I vini sono territorio del restaurant manager Giacomo Serreli, tornato in Sardegna dopo una lunga esperienza in alcune delle cucine più importanti d’Italia come quella della famiglia Scarello del ristorante “Agli amici”, in Friuli. “Proponiamo spesso abbinamenti con vini scarichi e magri, capaci di giocare su toni acidi e minerali per completare degnamente i sapori dei nostri piatti, che spesso tendono a gusti decisi e salmastri – spiega -. Questo significa che pur trovandoci in Gallura non ci limitiamo a proporre delle ottime bottiglie di vermentino ma facciamo conoscere ai nostri ospiti vitigni più particolari come il Semidano, la Vernaccia, il Cagnulari, il Nuragus”.
Al centro di tutto il progetto c’è uno staff che lavora coeso senza stravolgimenti dal 2021. A unirlo c’è una visione comune che lo chef Salvatore Camedda ha saputo trasmettere a tutta la squadra fino all’ottenimento del premio più importante che un ristorante possa ricevere, la stella Michelin.
È cambiato qualcosa dopo l’ottenimento di questo risultato? “La stella modifica la clientela in modo molto netto – commenta lo chef -. Paradossalmente dà più stabilità e libertà espressiva perché si ha la conferma di trovarsi nella strada giusta. Da un punto di vista personale è una soddisfazione, la sensazione di vedere ripagato il sacrificio quotidiano. In generale eravamo contenti soprattutto per i ragazzi. Quello che non bisogna modificare sono le proprie idee, ma cercare solo di migliorarle e perfezionarle”.

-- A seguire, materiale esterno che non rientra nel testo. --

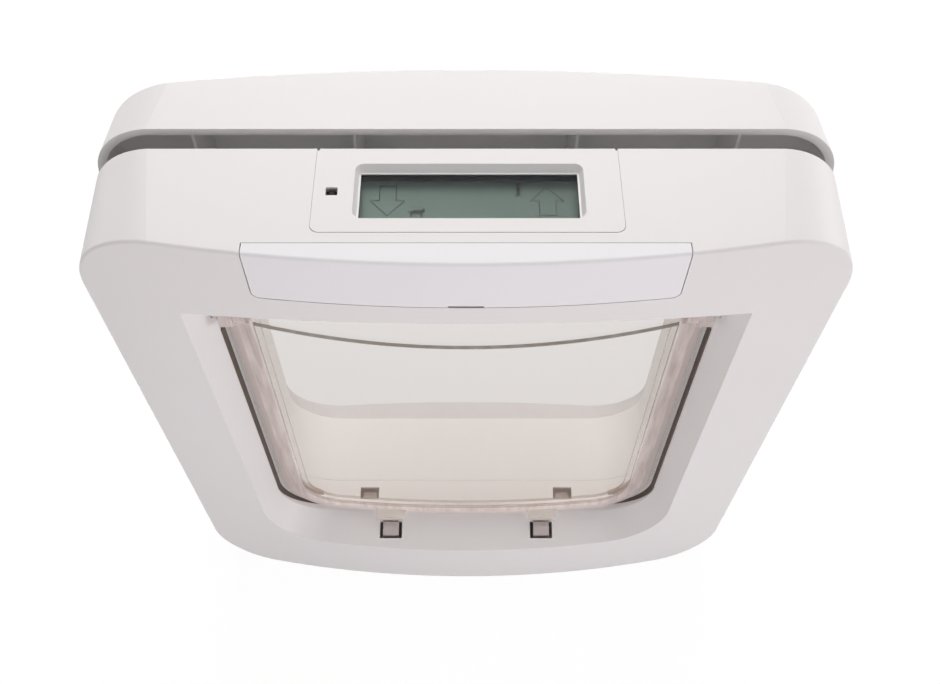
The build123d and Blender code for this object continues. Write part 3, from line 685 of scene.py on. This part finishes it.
def make_camera():
    """Camera of the photograph."""
    data = bpy.data.cameras.new("camera")
    data.sensor_width = SENSOR
    data.lens = FOCAL_PIXELS / PHOTO_WIDTH * SENSOR
    data.shift_x = (PHOTO_WIDTH / 2 - CENTRE_PIXEL_X) / PHOTO_WIDTH
    camera = bpy.data.objects.new("camera", data)
    camera.location = CAMERA_PLACE
    camera.rotation_euler = (math.radians(90 - CAMERA_DIP), 0, 0)
    bpy.context.scene.collection.objects.link(camera)
    bpy.context.scene.camera = camera


def seen_white(nodes, plain, white):
    """Mixes a plain shader with a white one for what the camera, a mirror or a clear piece sees."""
    seen = nodes.add("ShaderNodeLightPath", {}, [], output="Is Camera Ray")
    for ray in ("Is Glossy Ray", "Is Transmission Ray"):
        seen = seen.at_least(nodes.add("ShaderNodeLightPath", {}, [], output=ray))
    return nodes.add("ShaderNodeMixShader", {}, [seen, plain, white])


def make_sky():
    """Faint even light that looks white."""
    world = bpy.data.worlds.new("sky")
    bpy.context.scene.world = world
    nodes = Nodes(world)
    light = nodes.tree.nodes["Background"]
    nodes.fill(light.inputs["Color"], SKY_TINT)
    nodes.fill(light.inputs["Strength"], SKY_STRENGTH)
    white = nodes.add("ShaderNodeBackground", {}, {"Strength": WHITE_BACK})
    nodes.show("World Output", seen_white(nodes, nodes.first("Background"), white))


def make_floor():
    """Pale floor that reads as white and keeps a light shadow of the object."""
    mesh = bmesh.new()
    bmesh.ops.create_grid(mesh, x_segments=1, y_segments=1, size=FLOOR_HALF)
    data = bpy.data.meshes.new("floor")
    mesh.to_mesh(data)
    mesh.free()
    floor = bpy.data.objects.new("floor", data)
    floor.location = (0, 0, -FLOOR_DROP)
    bpy.context.scene.collection.objects.link(floor)
    paint = Paint("pale_floor", FLOOR_GREY, FLOOR_ROUGHNESS)
    plain = paint.first("Principled BSDF")
    glow = paint.add("ShaderNodeEmission", {}, {"Strength": FLOOR_GLOW})
    lift = paint.add("ShaderNodeMixShader", {}, [FLOOR_LIFT, plain, glow])
    paint.show("Material Output", seen_white(paint, plain, lift))
    floor.data.materials.append(paint.material)


def make_lamp(name, place, width, power, colour):
    """Square lamp that aims at the middle of the object."""
    data = bpy.data.lights.new(name, "AREA")
    data.shape = "SQUARE"
    data.size = width
    data.energy = power
    data.color = colour
    lamp = bpy.data.objects.new(name, data)
    lamp.location = place
    aim = Vector(LAMP_AIM) - Vector(place)
    lamp.rotation_euler = aim.to_track_quat("-Z", "Y").to_euler()
    bpy.context.scene.collection.objects.link(lamp)


def make_lamps():
    """All lamps of the list."""
    for lamp in LAMPS:
        make_lamp(*lamp)


finish_cad_nodes()
display_symbols()
collar_gap_shade()
make_camera()
make_sky()
make_floor()
make_lamps()
bpy.context.scene.view_settings.view_transform = "Standard"
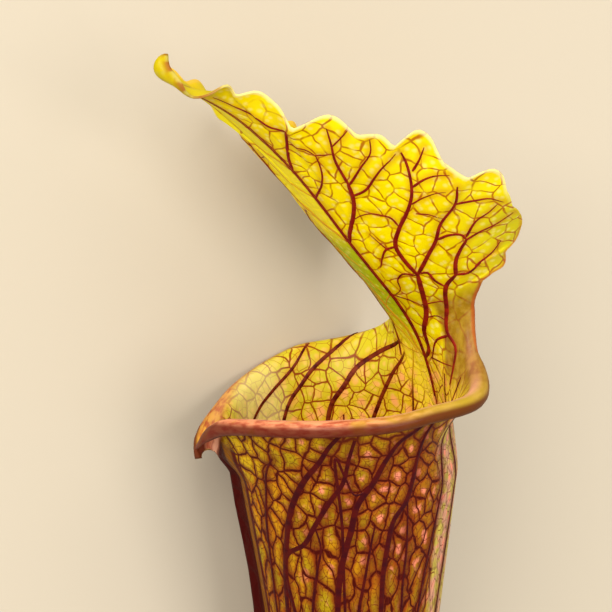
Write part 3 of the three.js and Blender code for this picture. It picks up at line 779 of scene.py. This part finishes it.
# The veins stand a little proud of both faces of the wall. They are strands of the leaf's own
# tissue, dark red in the lid and maroon in the tube, and thin out towards the margins.
# A vein is its half-widths at both ends and its places, across and along the leaf, in mm.
NEAR_LID_VEINS = (
    (0.3, 0.12, ((0.3, 12), (0.3, 30), (0.3, 55), (0.3, 90), (0.3, 120), (0.3, 134))),
    (0.5, 0.5, ((0.5, 26), (2.5, 28), (3.5, 34.5), (6.5, 39.5), (8.5, 44.5), (10.5, 49.5),
                (11.5, 52))),
    (0.5, 0.22, ((11.5, 52), (11, 57), (11.5, 62.5), (15.5, 67.5), (20.5, 72), (24.5, 76.5),
                 (27.5, 82.5), (28.5, 86), (29, 88.5))),
    (0.42, 0.22, ((11.5, 52), (17, 56.5), (22, 60.5), (25.5, 64.5), (32.5, 69.5), (36.5, 75))),
    (0.3, 0.12, ((11.5, 62.5), (9, 62.5), (5.5, 59.5), (3.5, 57))),
    (0.24, 0.1, ((16, 68.5), (15.5, 72), (12.5, 74.5), (9.5, 75), (6, 74))),
    (0.2, 0.08, ((9, 62), (8, 66), (7.5, 68.5))),
    (0.25, 0.1, ((11, 52), (8, 53.5), (5.5, 52), (4, 48.5), (1.5, 47))),
    (0.28, 0.12, ((28.5, 82.5), (31.5, 84.5), (34.5, 87))),
    (0.28, 0.1, ((26, 78.5), (30, 79.5), (33.5, 79.5), (36.5, 78.5))),
    (0.2, 0.08, ((23, 74), (27, 75), (31.5, 75), (33, 74.5))),
    (0.2, 0.08, ((22.5, 71), (25.5, 69.5), (27.5, 66.5))),
    (0.3, 0.1, ((32.5, 69.5), (37.5, 67.5), (40.5, 66), (42.5, 62.5))),
    (0.32, 0.25, ((22.5, 60.5), (26, 60.5), (28.5, 59), (28.5, 57))),
    (0.3, 0.45, ((13, 22.5), (13.5, 27), (13.5, 31), (11, 34), (12.5, 40), (16, 46), (20, 48))),
    (0.42, 0.3, ((20, 48), (22.5, 52), (25.5, 55), (28.5, 57))),
    (0.28, 0.12, ((29, 58), (34.5, 61.5), (38, 62), (41, 63))),
    (0.28, 0.14, ((28, 57), (32.5, 57.5), (36.5, 57), (42, 57))),
    (0.34, 0.14, ((20, 48), (22.5, 47), (27, 48), (31, 48.5), (34.5, 50))),
    (0.3, 0.25, ((12.5, 52.2), (14, 52), (14.5, 48.5), (15.5, 46))),
    (0.3, 0.16, ((11, 33.5), (7.5, 32.5), (3.5, 26.5))),
    (0.2, 0.1, ((3, 26.5), (8, 26.5), (13.5, 27))),
    (0.2, 0.1, ((6.5, 42.5), (10.5, 42.5), (13.5, 42))),
    (0.18, 0.1, ((5.5, 38.5), (9.5, 38.5), (11.5, 36.5))),
    (0.2, 0.12, ((0.5, 47), (4.5, 44.5), (6.5, 42.5))),
    (0.4, 0.42, ((0.5, 67), (2, 69.5), (4.5, 72.5), (10.5, 81), (12, 85.5))),
    (0.38, 0.15, ((12, 85.5), (13.5, 93.5), (15.5, 97.5), (17.5, 102))),
    (0.2, 0.1, ((15.5, 97), (19.5, 98.5), (22, 99.5))),
    (0.28, 0.12, ((12, 85), (18, 89), (23, 92), (25, 95))),
    (0.32, 0.12, ((10.5, 81.5), (14.5, 82), (19.5, 85), (22, 86.5), (28, 89))),
    (0.24, 0.14, ((0.5, 83), (1.5, 84), (4.5, 86.5), (7, 89.5), (9, 93.5), (10, 96.5))),
    (0.2, 0.1, ((10, 96.5), (12, 95.5), (13.5, 95))),
    (0.22, 0.12, ((6, 102), (9, 99.5), (10, 96.5))),
    (0.34, 0.26, ((0.5, 93.5), (1, 95), (4, 100), (8.5, 106))),
    (0.24, 0.12, ((8.5, 106), (6, 108), (5, 113.5), (4, 119), (3, 125))),
)
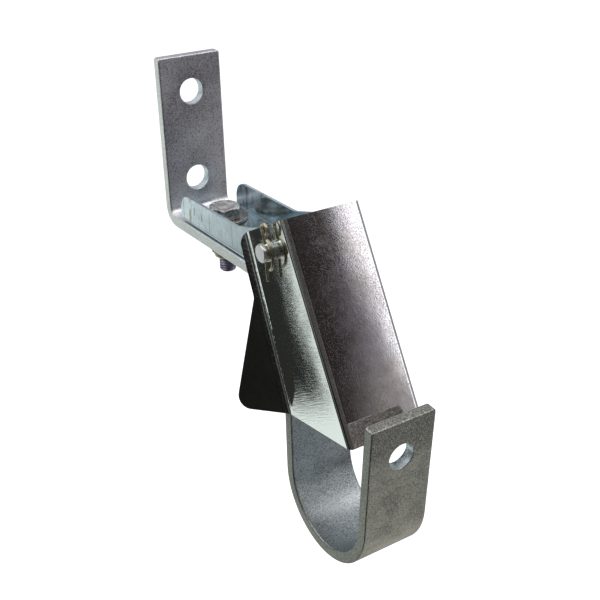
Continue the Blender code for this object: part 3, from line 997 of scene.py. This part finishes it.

Ora, forse, arriva la sfida più grande quella di confermarsi ad alti livelli. “Siamo consapevoli di aver fatto qualcosa di bello – spiega lo chef – ma la cosa più difficile è rimanere costanti e consistenti ogni giorno, mantenere il livello di eccellenza che abbiamo raggiunto. È questa la partita più difficile e avvincente da giocare”.